Sprained Ankle begins with a car crash, but rather than the loud and immediate entrance you’d imagine from this type of story, the album begins silent and somber, with just voice and guitar. The opening track, “Blacktop,” sees the narrator in the back of ambulance, hooked up to an IV, reflecting not only on the existential concerns of what just happened, but also smaller memories from the past that inform aspects of her faith and identity. The song is a life-flashing-before-your-eyes kind of sentiment that is made fresh with nuanced soul-searching and calls for communion with God. The opening stanza sets the tone of both the song and the album perfectly when it says,

Do you think there’s a way
I could ever get too far
That’d You’d ask where I’d been
Like I ask where You are?
But I know You’re in the pews
The same as stools around the bar
And I know I saw Your hand
When I went out and wrapped my car
Streetlamp….Around the street lamp

From there, Sprained Ankle continues unpacking an inherited faith while moving towards a new and more personal one. A large part of this process is looking at various wedges, or perceived wedges, that interrupt connection with people and connection with God. The song “Everybody Does” details it this way,

I know myself better than anybody else
And you’re gonna run
You’re gonna run when you find out
Who I am
I know I’m a pile of filthy wreckage
You will wish you’d never touched
You’re gonna run, it’s alright
Everybody does

The roadblock here could be interpreted as almost anything, but given Julien’s identity as a gay Christian, the song seems to point the listener towards subjects that the church has traditionally struggled to accept, resulting in the alienation and shunning of countless individuals. Despite this historical precedent, Baker pushes on, continually reaching for God, as in the song “Rejoice,”

But I think there’s a God
And he hears either way
When I rejoice and complain
Lift my voice that I was made
And somebody’s listening at night
With the ghost of my friends
When I pray

To reconcile identity with a sometimes-conflicting environment, Julien Baker asks questions of her own responsibility in her current circumstances. Throughout the songs on Sprained Ankle, there is often an internal struggle with actions made and not made, wondering if different outcomes were possible with different choices. This can be seen in this excerpt from the song “Something,”

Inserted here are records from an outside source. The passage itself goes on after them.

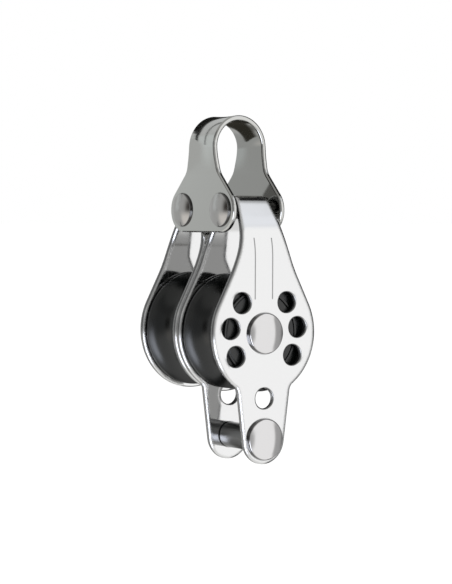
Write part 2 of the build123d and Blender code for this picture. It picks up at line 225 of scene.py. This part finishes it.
def make_floor():
    """A plain pale floor below the hanging block."""
    data = bpy.data.meshes.new("floor")
    half = FLOOR_SIZE / 2
    height = cad_box[0][2] - FLOOR_GAP * MM
    corners = [(-half, -half, height), (half, -half, height), (half, half, height), (-half, half, height)]
    data.from_pydata(corners, [], [(0, 1, 2, 3)])
    floor = bpy.data.objects.new("floor", data)
    bpy.context.scene.collection.objects.link(floor)
    material, tree = new_material("floor_paper")
    paper = tree.add("ShaderNodeBsdfDiffuse", {"Color": (PAPER, PAPER, PAPER, 1.0)})
    to_camera = tree.add("ShaderNodeLightPath").outputs["Is Camera Ray"]
    lift = tree.add("ShaderNodeEmission", {"Strength": tree.math("MULTIPLY", to_camera, PAPER_LIFT)})
    both = tree.add("ShaderNodeAddShader", {0: paper.outputs[0], 1: lift.outputs[0]})
    tree.add("ShaderNodeOutputMaterial", {"Surface": both.outputs[0]})
    data.materials.append(material)
    floor.visible_glossy = False


make_floor()


def dulled(colour, share):
    """The colour with only this share of its brightness."""
    return (*(channel * share for channel in colour), 1.0)


def noise(tree, place, scale, detail):
    inputs = {"Vector": place, "Scale": scale, "Detail": detail}
    return tree.add("ShaderNodeTexNoise", inputs).outputs["Fac"]


# The straps' edges roll over along their outline, but not at the pierced holes: the places of the axle
# and of the lacing hole (X, Z), and how far round each of them the sheet stays flat, in mm
PIERCED = (((0, -35), 9.9), ((0, -47.2), 2.6))
PIERCED_SOFT = 0.2                           # mm


def off_the_holes(tree, place):
    """1 along the straps' outline and 0 round the pierced holes."""
    split = tree.add("ShaderNodeSeparateXYZ", {0: place}).outputs
    mask = 1.0
    for (across, height), reach in PIERCED:
        aside = tree.math("SUBTRACT", split["X"], across * MM)
        above = tree.math("SUBTRACT", split["Z"], height * MM)
        squares = tree.math("ADD", tree.math("POWER", aside, 2.0), tree.math("POWER", above, 2.0))
        past = tree.step(tree.math("SQRT", squares), (reach - PIERCED_SOFT) * MM, (reach + PIERCED_SOFT) * MM)
        mask = tree.math("MULTIPLY", mask, past)
    return mask


# Two thin lines engraved along the front cheek, above the axle: middle along X, and their ends along Z
LINE_MIDDLES = (-2.235, 1.74)                # mm
LINE_HALF_WIDTH = 0.12
LINE_ENDS = (-28.6, -17.1)
LINE_FACE = -11.95                           # the outer face of the front cheek lies beyond this Y
LINE_SOFT = 0.04                             # how far their edges blend
LINE_END_SOFT = 0.05                         # and their ends
LINE_TONE = (0.36, 0.36, 0.36, 1.0)
LINE_ROUGHNESS = 0.3                         # rougher than the sheet by this


def engraved_lines(tree, place):
    """1 on the engraved lines and 0 elsewhere."""
    split = tree.add("ShaderNodeSeparateXYZ", {0: place}).outputs
    marks = 0.0
    for middle in LINE_MIDDLES:
        aside = tree.math("ABSOLUTE", tree.math("SUBTRACT", split["X"], middle * MM))
        beside = tree.step(aside, (LINE_HALF_WIDTH - LINE_SOFT) * MM, (LINE_HALF_WIDTH + LINE_SOFT) * MM)
        marks = tree.math("ADD", marks, tree.inverse(beside))
    along = tree.math("ABSOLUTE", tree.math("SUBTRACT", split["Z"], sum(LINE_ENDS) / 2 * MM))
    half = (LINE_ENDS[1] - LINE_ENDS[0]) / 2
    past_end = tree.step(along, (half - LINE_END_SOFT) * MM, (half + LINE_END_SOFT) * MM)
    marks = tree.math("MULTIPLY", marks, tree.inverse(past_end))
    behind = tree.step(split["Y"], LINE_FACE * MM, (LINE_FACE + LINE_SOFT / 2) * MM)
    return tree.math("MULTIPLY", marks, tree.inverse(behind))


# Steel: its grain runs level, so it is drawn fine along Z and long across
GRAIN_SCALE = (400, 400, 9000)               # per metre
GRAIN_DEPTH = 0.02                           # mm
CLOUD_SCALE = 350.0                          # per metre
CLOUDY = (0.85, 1.2)                         # least and most of the roughness, where the polish clouds it
CORNER_SHADE_REACH = 0.45                            # mm from a corner over which painted shade darkens the steel
CORNER_SHADE_TONE = 0.3                              # share of the brightness that the painted corner shade leaves
WORN_EDGE = 1.1                              # mm over which the straps' edges roll over
CUT_TONE = 0.4                               # share that the straps' sheared sides keep
CUT_ROUGHNESS = 0.12                         # and how much rougher they are
RIM_TONE = 0.42                              # share that the rims of the pierced holes keep
RIM_ROUGHNESS = 0.25
HEAD_SIDE_SHADE = 0.25                        # share of the brightness left on the sides of the rivets' heads, painted shade that outlines them
INSIDE_SHADE = 0.72                           # share of the brightness left on the inside of the head loop, painted shade
INSIDE_SOFT = 0.002
SAMPLES = 8                                  # rays for the rolled edges and for the painted corner shade


class Steel:
    """Stainless steel with faint rolling grain, cloudy polish and painted shade in its corners."""

    def __init__(self, name, colour, roughness, grain):
        self.material, self.tree = new_material(name)
        self.colour = colour
        tree = self.tree
        coordinates = tree.add("ShaderNodeTexCoord").outputs
        self.place = coordinates["Object"]
        self.facing = coordinates["Normal"]
        self.turned = tree.add("ShaderNodeSeparateXYZ", {0: self.facing}).outputs
        stretched = tree.add("ShaderNodeMapping", {"Vector": self.place, "Scale": GRAIN_SCALE}).outputs[0]
        lines = noise(tree, stretched, 1.0, 3.0)
        depth = {"Strength": grain, "Distance": GRAIN_DEPTH * MM, "Height": lines}
        self.bump = tree.add("ShaderNodeBump", depth)
        self.tone = (*colour, 1.0)
        least, most = (share * roughness for share in CLOUDY)
        cloud = noise(tree, self.place, CLOUD_SCALE, 4.0)
        limits = {"Value": cloud, "From Min": 0.3, "From Max": 0.7, "To Min": least, "To Max": most}
        self.shade = tree.add("ShaderNodeMapRange", limits).outputs[0]

    def facing_along(self, axis):
        """How squarely the surface faces along an axis, from 0 to 1."""
        return self.tree.math("ABSOLUTE", self.turned[axis])

    def tint(self, mask, tone):
        self.tone = self.tree.mix(mask, self.tone, tone)

    def roughen(self, mask, amount):
        self.shade = self.tree.math("ADD", self.shade, self.tree.math("MULTIPLY", mask, amount))

    def rolled_edges(self):
        """Edges that roll over along the sheet's outline, with duller sheared sides and hole rims."""
        tree = self.tree
        outline = off_the_holes(tree, self.place)
        rolled = tree.add("ShaderNodeBevel", {"Radius": WORN_EDGE * MM}, samples=SAMPLES).outputs[0]
        flat = tree.add("ShaderNodeNewGeometry").outputs["Normal"]
        tree.put(tree.mix(outline, flat, rolled), self.bump.inputs["Normal"])
        cut_side = tree.step(self.facing_along("X"), 0.55, 0.85)
        self.tint(cut_side, dulled(self.colour, CUT_TONE))
        self.roughen(cut_side, CUT_ROUGHNESS)
        rim = tree.math("MULTIPLY", tree.step(self.facing_along("Y"), 0.98, 0.85), tree.inverse(outline))
        self.tint(rim, dulled(self.colour, RIM_TONE))
        self.roughen(rim, RIM_ROUGHNESS)

    def engraved(self):
        """The two lines engraved in the front cheek."""
        marks = engraved_lines(self.tree, self.place)
        self.tint(marks, LINE_TONE)
        self.roughen(marks, LINE_ROUGHNESS)

    def shade_head_sides(self, axis):
        """Painted shade round the sides of the heads of a rivet that lies along this axis, as a dark outline.
        """
        side = self.tree.step(self.facing_along(axis), 0.88, 0.6)
        self.tint(side, dulled(self.colour, HEAD_SIDE_SHADE))

    def shade_inside(self):
        """Painted shade on the inside of a sheet that is bent round the origin."""
        inputs = {0: self.place, 1: self.facing}
        outwards = self.tree.add("ShaderNodeVectorMath", inputs, operation="DOT_PRODUCT").outputs["Value"]
        inside = self.tree.step(outwards, INSIDE_SOFT, -INSIDE_SOFT)
        self.tint(inside, dulled(self.colour, INSIDE_SHADE))

    def finish(self):
        """Adds painted shade in the corners and returns the material."""
        tree = self.tree
        # Painted shade: ambient occlusion darkens the colour near corners and between parts
        reach = {"Distance": CORNER_SHADE_REACH * MM}
        openness = tree.add("ShaderNodeAmbientOcclusion", reach, samples=SAMPLES).outputs["AO"]
        self.tint(tree.step(openness, 0.85, 0.4), dulled(self.colour, CORNER_SHADE_TONE))
        inputs = {
            "Base Color": self.tone,
            "Metallic": 1.0,
            "Roughness": self.shade,
            "Normal": self.bump.outputs[0],
        }
        surface = tree.add("ShaderNodeBsdfPrincipled", inputs)
        tree.add("ShaderNodeOutputMaterial", {"Surface": surface.outputs[0]})
        return self.material


def loop_steel():
    steel = Steel("loop_steel", (0.64, 0.64, 0.62), 0.06, 0.04)
    steel.shade_inside()
    return steel.finish()


def strap_steel(name, lines=False):
    steel = Steel(name, (0.86, 0.86, 0.86), 0.07, 0.03)
    steel.rolled_edges()
    if lines:
        steel.engraved()
    return steel.finish()


def rivet_steel():
    steel = Steel("rivet_steel", (0.75, 0.74, 0.74), 0.10, 0.03)
    steel.shade_head_sides("Y")
    return steel.finish()


def head_rivet_steel():
    """The peened rivets across the head loop, duller than the turned ones."""
    steel = Steel("head_rivet_steel", (0.54, 0.53, 0.52), 0.15, 0.03)
    steel.shade_head_sides("X")
    return steel.finish()


def spacer_steel():
    return Steel("spacer_steel", (0.21, 0.21, 0.21), 0.32, 0.10).finish()


UNEVEN_SCALE = 900.0                         # per metre
UNEVEN_DEPTH = 0.02                          # mm


def plastic(name, colour, roughness):
    """Acetal: even colour, satin, with a faintly uneven surface."""
    material, tree = new_material(name)
    place = tree.add("ShaderNodeTexCoord").outputs["Object"]
    uneven = noise(tree, place, UNEVEN_SCALE, 3.0)
    bump = tree.add("ShaderNodeBump", {"Strength": 0.05, "Distance": UNEVEN_DEPTH * MM, "Height": uneven})
    inputs = {
        "Base Color": (*colour, 1.0),
        "Roughness": roughness,
        "Specular IOR Level": 0.7,
        "Normal": bump.outputs[0],
    }
    surface = tree.add("ShaderNodeBsdfPrincipled", inputs)
    tree.add("ShaderNodeOutputMaterial", {"Surface": surface.outputs[0]})
    return material


FINISHES = {
    "loop_steel": loop_steel(),
    "strap_steel": strap_steel("strap_steel"),
    "rivet_steel": rivet_steel(),
    "spacer_steel": spacer_steel(),
    "sheave_plastic": plastic("sheave_plastic", (0.006, 0.008, 0.008), 0.26),
    "ball_plastic": plastic("ball_plastic", (0.80, 0.79, 0.75), 0.25),
}
for subpart in frame["record"]["subparts"]:
    mesh = nodes[subpart["node"]].data
    mesh.materials.clear()
    mesh.materials.append(FINISHES[subpart["material_slot"]])
peened = head_rivet_steel()
for name in ("front_head_rivet", "rear_head_rivet"):
    nodes[name].data.materials[0] = peened
nodes["front_strap"].data.materials[0] = strap_steel("front_strap_steel", lines=True)
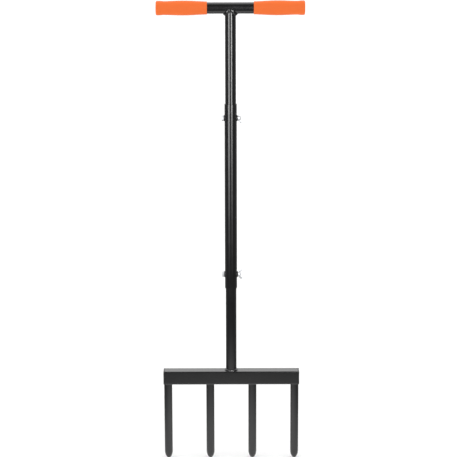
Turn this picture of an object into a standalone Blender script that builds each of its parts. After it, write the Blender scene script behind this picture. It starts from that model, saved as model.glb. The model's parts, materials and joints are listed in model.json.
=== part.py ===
"""A hand lawn aerator: a bolted three-piece pole with a T handle above a foot bar with four solid tines.

The tine tips stand on z = 0 and the pole's axis is the Z axis. The handle, the foot bar and the
row of tines lie along X. All sizes are in metres.
"""

import math

import bmesh
import bpy
from mathutils import Vector

MM = 0.001
GAP = 0.3 * MM
ALONG_X = (0, math.pi / 2, 0)

# Tines
TINE_COUNT = 4
TINE_PITCH = 88.4 * MM
TINE_RADIUS = 8.5 * MM
TINE_LENGTH = 164 * MM
TINE_NOSE = 16.5 * MM

# Foot bar, a square tube with a plug in each end
BAR_LENGTH = 284.5 * MM
BAR_SIDE = 28.5 * MM
BAR_WALL = 2 * MM
BAR_CORNER = 2.5 * MM
BAR_BOTTOM = TINE_LENGTH + GAP
BAR_TOP = BAR_BOTTOM + BAR_SIDE
CAP_FLANGE = 2.5 * MM
CAP_EDGE = 1 * MM
CAP_EDGE_STEP = 0.3 * MM
CAP_FACE_CORNER = 2 * MM
CAP_PLUG_LENGTH = 14 * MM
CAP_PLUG_WALL = 1.8 * MM
CAP_FIN_HEIGHT = 0.9 * MM
CAP_FIN_COUNT = 2

# Pole
TUBE_RADIUS = 11 * MM
TUBE_WALL = 1.5 * MM
MIDDLE_RADIUS = 12.5 * MM
MIDDLE_WALL = MIDDLE_RADIUS - TUBE_RADIUS - GAP
MIDDLE_BOTTOM = 370 * MM
MIDDLE_TOP = 754 * MM
BOLT_INSET = 29 * MM
TUBE_OVERLAP = 58 * MM
BOLT_HEIGHTS = {"lower": MIDDLE_BOTTOM + BOLT_INSET, "upper": MIDDLE_TOP - BOLT_INSET}

# Handle
CROSS_RADIUS = 11.5 * MM
CROSS_WALL = 1.5 * MM
CROSS_HEIGHT = 948 * MM
HANDLE_LENGTH = 300 * MM
GRIP_LENGTH = 103 * MM
GRIP_END_WALL = 3 * MM
GRIP_INNER_RADIUS = 13.05 * MM
GRIP_NECK_RADIUS = 13.8 * MM
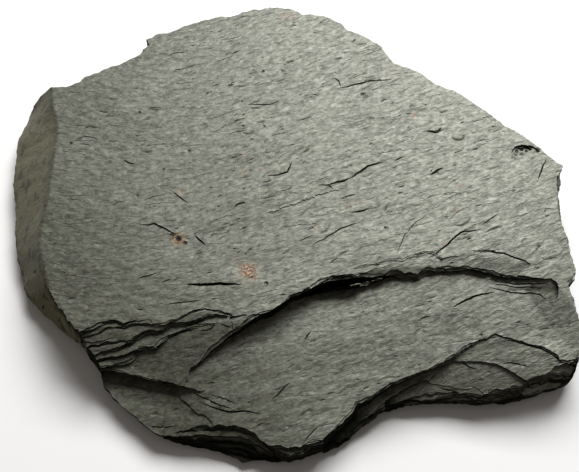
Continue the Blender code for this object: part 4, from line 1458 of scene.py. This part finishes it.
LIGHT_TURN = math.radians(15.0)
LIGHT_RISE = math.radians(46.0)
LIGHT_AWAY = 1.6
LIGHT_SIZE = (1.15, 0.8)
LIGHT_POWER = 46.0
FILL_POWER = 0.16


def make_floor():
    """A wide board under the slab."""
    data = bpy.data.meshes.new("floor")
    half = 3.0
    corners = [(-half, -half, 0), (half, -half, 0), (half, half, 0), (-half, half, 0)]
    data.from_pydata(corners, [], [(0, 1, 2, 3)])
    floor = bpy.data.objects.new("floor", data)
    data.materials.append(floor_material())
    bpy.context.scene.collection.objects.link(floor)


def look_from(obj, position, target):
    """Place a camera or light and turn it to its target."""
    away = Vector(target) - Vector(position)
    obj.matrix_world = Matrix.Translation(position) @ away.to_track_quat(
        "-Z", "Y"
    ).to_matrix().to_4x4()
    bpy.context.scene.collection.objects.link(obj)


def make_light():
    """A tall window behind the slab, to the right, and a faint fill from the room."""
    light = bpy.data.lights.new("window", "AREA")
    light.shape = "RECTANGLE"
    light.size, light.size_y = LIGHT_SIZE
    light.energy = LIGHT_POWER
    reach = LIGHT_AWAY * math.cos(LIGHT_RISE)
    position = (
        reach * math.sin(LIGHT_TURN), reach * math.cos(LIGHT_TURN),
        LIGHT_AWAY * math.sin(LIGHT_RISE),
    )
    look_from(bpy.data.objects.new("window", light), position, (0, 0, 0))
    world = bpy.data.worlds.new("room")
    world.use_nodes = True
    world.node_tree.nodes["Background"].inputs["Strength"].default_value = FILL_POWER
    world.node_tree.nodes["Background"].inputs["Color"].default_value = (1.0, 0.93, 0.86, 1.0)
    bpy.context.scene.world = world


def make_camera(moved):
    """The camera, aimed at the point of the fitted slab that it looks at."""
    view = bpy.data.cameras.new("camera")
    view.sensor_width = SENSOR_WIDTH
    view.lens = SENSOR_WIDTH / 2 / math.tan(VIEW_ANGLE / 2)
    camera = bpy.data.objects.new("camera", view)
    target = moved(LOOK_AT)
    look_from(camera, target + (np.array(EYE) - LOOK_AT) * MM, target)
    bpy.context.scene.camera = camera


slab, fitted = make_slab()
slab.data.materials.append(slate_material())
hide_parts(NODE)
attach(slab, "root")
make_floor()
make_light()
make_camera(fitted)
bpy.context.scene.view_settings.view_transform = "Standard"
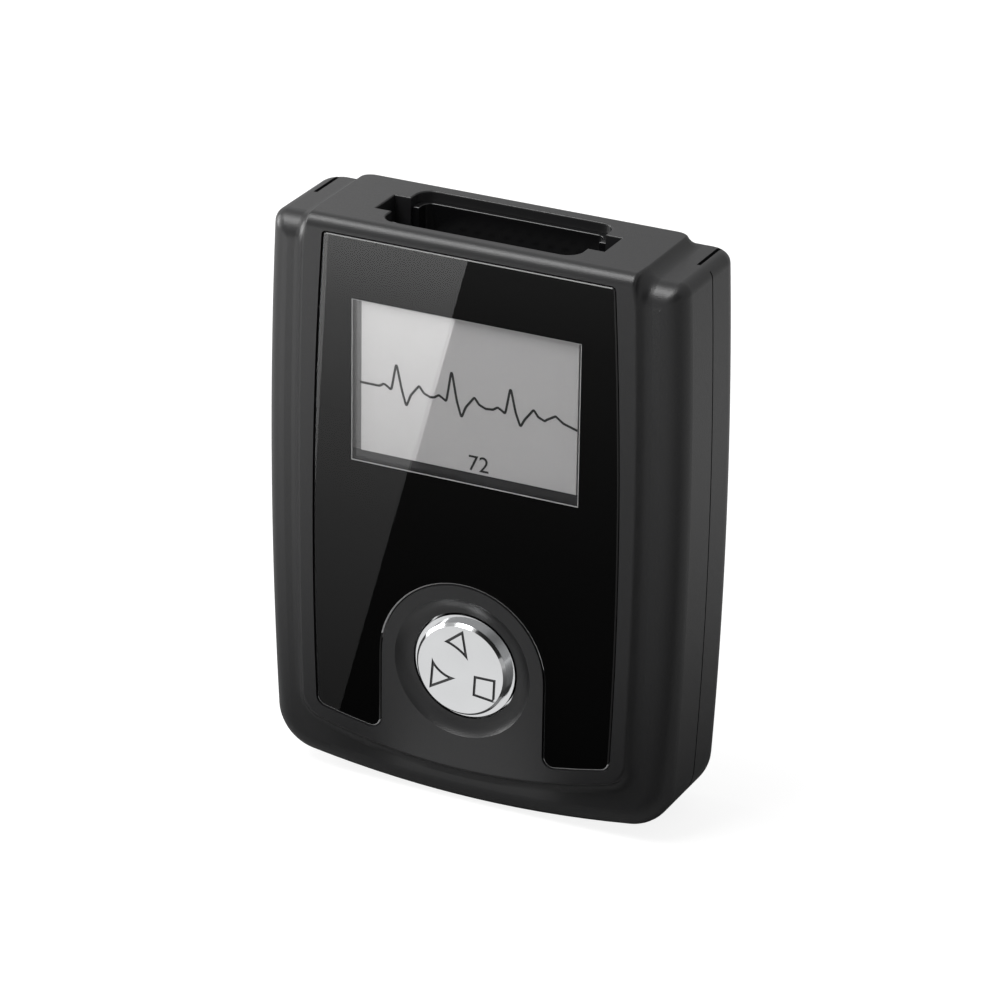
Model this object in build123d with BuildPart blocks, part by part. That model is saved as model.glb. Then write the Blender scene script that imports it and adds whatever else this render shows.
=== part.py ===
from build123d import *
import os

os.makedirs("parts", exist_ok=True)

# A pocket Holter recorder standing on its lower edge: X to the right, Y to the back, Z up.
# Depths are measured rearward from the flat front face of the lens.

# General
overrun = 1.0
fine_gap = 0.05

# Display stack; the display stands above the key's arch and spans the face block
glass_height = 24.6
glass_above_arch = 12.65
glass_top_margin = 7.95
glass_side_margin = 5.5
glass_depth = 1.3
glass_thick = 1.3
film_side_margin = 2.6
film_end_margin = 2.4
film_thick = 0.12
display_frame_wall = 0.8
display_gap = 0.15
display_opening_gap = 0.2
light_guide_thick = 0.9
light_guide_margin = 0.3
contact_strip_margin = 1.8
contact_strip_height = 1.4
contact_strip_thick = 1.2
contact_strip_edge = 0.4

# Main board
board_thick = 0.9
board_gap = 0.5
board_top_gap = 1.0
board_screw_radius = 0.65
board_head_radius = 1.35
board_head_thick = 0.8
board_post_radius = 1.8
board_screw_inset = 8.0
board_screw_bay_gap = 4.25
board_screw_key_gap = 2.35
screw_slot_width = 0.4
screw_slot_depth = 0.4

# Battery bay, cell and contacts
cell_radius = 5.25
cell_length = 44.5
cell_button_radius = 1.9
cell_button_length = 1.0
cell_sleeve_thick = 0.15
cell_end_round = 0.5
cell_height = 22.0
cell_door_gap = 0.15
cell_floor_gap = 0.15
bay_gap = 0.35
bay_end_space = 5.2
bay_wall = 0.8
bay_floor = 0.6
bay_board_gap = 0.2
contact_sheet = 0.3
contact_plate_width = 8.0
contact_bow = 0.85
contact_bow_width = 4.0
contact_bow_span = 6.0
contact_tab_width = 2.0
contact_tab_gap = 0.1

# Battery door and hinge
door_thick = 1.3
door_land = 1.4
door_gap = 0.25
door_ledge_gap = 0.1
door_frame_width = 1.2
door_frame_depth = 1.4
door_corner = 1.5
barrel_radius = 1.2
barrel_gap = 0.3
hinge_setback = 3.4
hinge_rib_wall = 1.3
door_knuckle_share = 0.754
knuckle_gap = 0.3
pin_radius = 0.5
detent_radius = 0.5
detent_proud = 0.2
detent_drop = 3.0
detent_length = 2.0
finger_groove_half = 5.0
finger_groove_radius = 0.9
door_seal_width = 0.8
door_seal_thick = 0.5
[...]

I should have said something
But I couldn’t find something to say
So I just said nothing
Sat and watched you drive away

The idea that things could have turned out differently had she chosen a different action is at the forefront of “Something,” and shows up elsewhere on the album. It is the weight of this burden that makes the album closer, “Go Home,” so poignant. The song is a slow-paced piano number that describes a beaten character walking aimlessly through an internal landscape of personal and spiritual exhaustion, reflecting on all the damage of the past while begging for relief. “Go Home” ends on these words before the piano plays the hymn “In Christ Alone” to finish out the album,

And I know my body is just dirty clothes
I’m tired of washing my hands
God, I wanna go home

Sprained Ankle is a startlingly realized album for a debut, using just guitar, vocals and the occasional piano. Whether in pain or in praise, Julien Baker rests in the faith that her voice is heard. It is here that Sprained Ankle finds its purpose; despite human short-comings that drive others from faith or contentment, Julien Baker’s resolve remains, and the impassioned cries for deliverance ring all the louder because of it.

Opening for Baker is local artist Vagabonds. The music of Vagabonds is an intense combination of emo and indie-rock that has captivated many a basement, living room, concert venue and anywhere else an audience ready to be taken by music can gather.